What About Your Finderscope?
Adding this solar filter to your telescope will adequately filter the light coming through your focuser, but have you considered what you’ll do about your finder scope?
Here are some suggestions for dealing with your finder that will assure you do not damage your eyes (or anyone else’s) by looking at the Sun through your telescope’s unfiltered finder:
- Remove Your Finder. Ditching your finderscope when solar viewing will remove the possibility of someone accidentally looking through it to spot the Sun. Of course, not having a finder makes centering the Sun in your eyepiece more difficult, but with practice, it can be done. Set the mount down so the telescope is pointing in the direction of the Sun. Put the main solar filter on so you can check your progress, and then move the telescope around until it casts a shadow that produces a nice, sharp silhouette of the scope. The OTA will look circular. Now move your telescope up or down with your hand controller, slow motion controls, or very carefully by hand if required while looking through the eyepiece. You will not get a warning when you are close, but you should be able to align with the Sun using this method. Practice ahead of time before any big event, like an eclipse, to make sure you’ve got the process down.

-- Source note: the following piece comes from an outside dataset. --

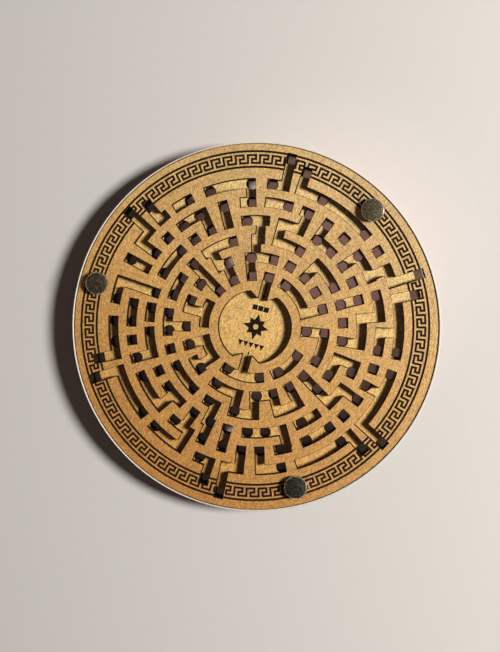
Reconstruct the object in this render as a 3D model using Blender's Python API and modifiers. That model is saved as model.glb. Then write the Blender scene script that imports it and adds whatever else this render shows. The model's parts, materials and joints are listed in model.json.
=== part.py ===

- Filter Your Optical Finder. This solution is not recommended for a reflex or red dot finder since it is too easy to accidentally look around the window. If you have one of these finders we recommend you either remove it or replace it with a dedicated solar finder (see below).
To make your optical finderscope safe for solar viewing you’ll need to buy a piece of Baader Solar Film for Visual Use. This film comes in different size sheets and cuts easily with scissors, allowing you to make your own filter. You can go super low-tech and use a rubber band to hold a piece of the film firmly around the finder or you can get fancy and build your own slip-on solar filter. However you attach the solar film, you need to make sure there are no light leaks at all and that it doesn’t accidentally fall off when you move your telescope around. Any unused film can store flat between two pieces of cardboard and will keep for years. It is nice to have around, just in case of a solar emergency :-)
- Buy a Dedicated Solar Finder. Check out the Tele Vue Sol-Searcher Solar Finder. This special finder can only be used when observing the Sun, but it works very well. The Sol-Searcher is reasonably priced and can be attached to your telescope with Velcro or with #10-32 screws (user supplied).